_STATED EXERCISE_.
Would you return the complete listing below word for word?

_DATA SECTION_.

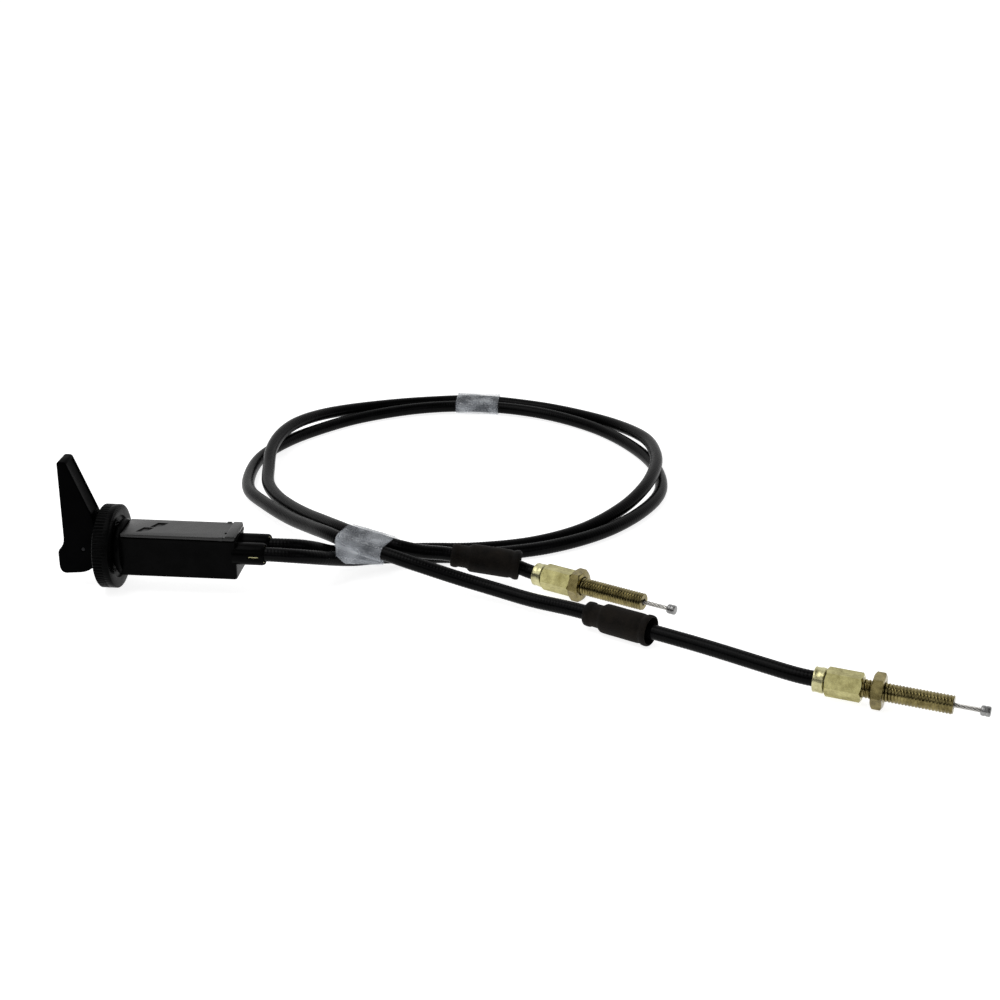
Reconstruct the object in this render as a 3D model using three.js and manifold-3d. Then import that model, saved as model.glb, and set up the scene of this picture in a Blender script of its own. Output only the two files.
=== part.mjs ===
// Dual-outlet choke control cable: a panel-mount lever control whose cam lever pulls a plunger,
// and two Bowden cables that end in screw adjusters. Millimetres, +Z up. The control lies along X,
// resting on the rim of its panel nut; the cables lie on the same floor in one taped loop.
import * as THREE from 'three';
import Module from 'manifold-3d';
import { mergeVertices } from 'three/addons/utils/BufferGeometryUtils.js';

const wasm = await Module();
wasm.setup();

// ---------------------------------------------------------------- driving dimensions
const GAP = 0.3;                  // clearance between touching or running pieces
const AXIS_Z = 14.5;              // height of the neck axis: the panel nut stands on its rim
const NUT_R = 14.5;
const NUT_RIM_TEETH = 56;
const NUT_THICK = 5.7;
const NECK_R = 8.0;               // M16 threaded neck
const BORE_R = 3.7;               // plunger bore through the neck
const NECK_FRONT = -23.4;         // neck end face that the cam bears on
const NUT_FRONT = -22.2;
const COLLAR_R = 9.75;
const COLLAR_FRONT = -15.9;       // face that the panel is clamped against
const BODY_FRONT = -15.4;
const BODY_BACK = 25.6;
const BODY_HALF_W = 6.8;
const BODY_BOTTOM = 6.6;
const BODY_TOP = 20.5;            // top edge of the tray; the cover closes it
const COVER_TOP = 22.0;
const WALL = 1.2;
const SOCKET_END = 35.4;
const SOCKET_R = 3.85;
const SOCKET_BORE_R = 3.3;
const SOCKET_FLOOR = 26.7;        // the ferrules seat here
const OUTLET_Y = 3.9;             // each cable outlet's distance from the middle plane
const OUTLET_Z = 15.3;
const LEVER_TRAVEL = THREE.MathUtils.degToRad(85);
const PLUNGER_STROKE = 4.0;
const CAM_REST = 5.0;             // pivot to neck face with the lever up
const PIVOT_X = NECK_FRONT - CAM_REST;
const LEVER_HALF_W = 4.25;
const TONGUE_HALF_W = 1.5;
const PIN_R = 1.5;
const CABLE_R = 2.5;
const WIRE_R = 0.75;
const FERRULE_R = 4.0;            // crimp ferrule at the adjuster end
const FERRULE_LEN = 3.4;
const HEX_AF = 8.0;
const HEX_LEN = 11.2;
const THREAD_R = 2.95;            // M6
const THREAD_OUT = 27;            // thread that shows beyond the hex sleeve
const THREAD_IN = 6;              // thread held inside the hex sleeve
const NUT_AF = 10;
const JAM_NUT_LEN = 3.5;
const BARREL_R = 1.6;
const BARREL_LEN = 3.0;
const BOOT_LEN = 24;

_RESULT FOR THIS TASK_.
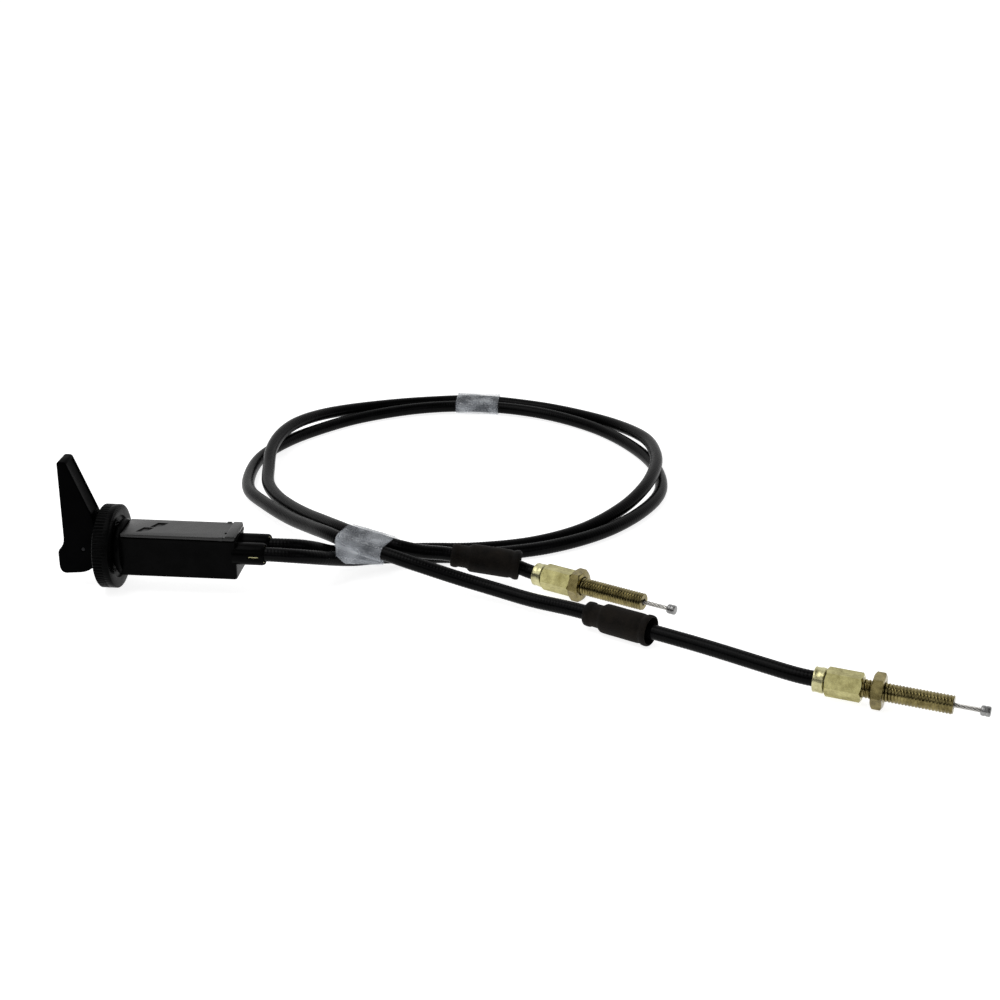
Reconstruct the object in this render as a 3D model using three.js and manifold-3d. Then import that model, saved as model.glb, and set up the scene of this picture in a Blender script of its own. Output only the two files.
=== part.mjs ===
// Dual-outlet choke control cable: a panel-mount lever control whose cam lever pulls a plunger,
// and two Bowden cables that end in screw adjusters. Millimetres, +Z up. The control lies along X,
// resting on the rim of its panel nut; the cables lie on the same floor in one taped loop.
import * as THREE from 'three';
import Module from 'manifold-3d';
import { mergeVertices } from 'three/addons/utils/BufferGeometryUtils.js';

const wasm = await Module();
wasm.setup();

// ---------------------------------------------------------------- driving dimensions
const GAP = 0.3;                  // clearance between touching or running pieces
const AXIS_Z = 14.5;              // height of the neck axis: the panel nut stands on its rim
const NUT_R = 14.5;
const NUT_RIM_TEETH = 56;
const NUT_THICK = 5.7;
const NECK_R = 8.0;               // M16 threaded neck
const BORE_R = 3.7;               // plunger bore through the neck
const NECK_FRONT = -23.4;         // neck end face that the cam bears on
const NUT_FRONT = -22.2;
const COLLAR_R = 9.75;
const COLLAR_FRONT = -15.9;       // face that the panel is clamped against
const BODY_FRONT = -15.4;
const BODY_BACK = 25.6;
const BODY_HALF_W = 6.8;
const BODY_BOTTOM = 6.6;
const BODY_TOP = 20.5;            // top edge of the tray; the cover closes it
const COVER_TOP = 22.0;
const WALL = 1.2;
const SOCKET_END = 35.4;
const SOCKET_R = 3.85;
const SOCKET_BORE_R = 3.3;
const SOCKET_FLOOR = 26.7;        // the ferrules seat here
const OUTLET_Y = 3.9;             // each cable outlet's distance from the middle plane
const OUTLET_Z = 15.3;
const LEVER_TRAVEL = THREE.MathUtils.degToRad(85);
const PLUNGER_STROKE = 4.0;
const CAM_REST = 5.0;             // pivot to neck face with the lever up
const PIVOT_X = NECK_FRONT - CAM_REST;
const LEVER_HALF_W = 4.25;
const TONGUE_HALF_W = 1.5;
const PIN_R = 1.5;
const CABLE_R = 2.5;
const WIRE_R = 0.75;
const FERRULE_R = 4.0;            // crimp ferrule at the adjuster end
const FERRULE_LEN = 3.4;
const HEX_AF = 8.0;
const HEX_LEN = 11.2;
const THREAD_R = 2.95;            // M6
const THREAD_OUT = 27;            // thread that shows beyond the hex sleeve
const THREAD_IN = 6;              // thread held inside the hex sleeve
const NUT_AF = 10;
const JAM_NUT_LEN = 3.5;
const BARREL_R = 1.6;
const BARREL_LEN = 3.0;
const BOOT_LEN = 24;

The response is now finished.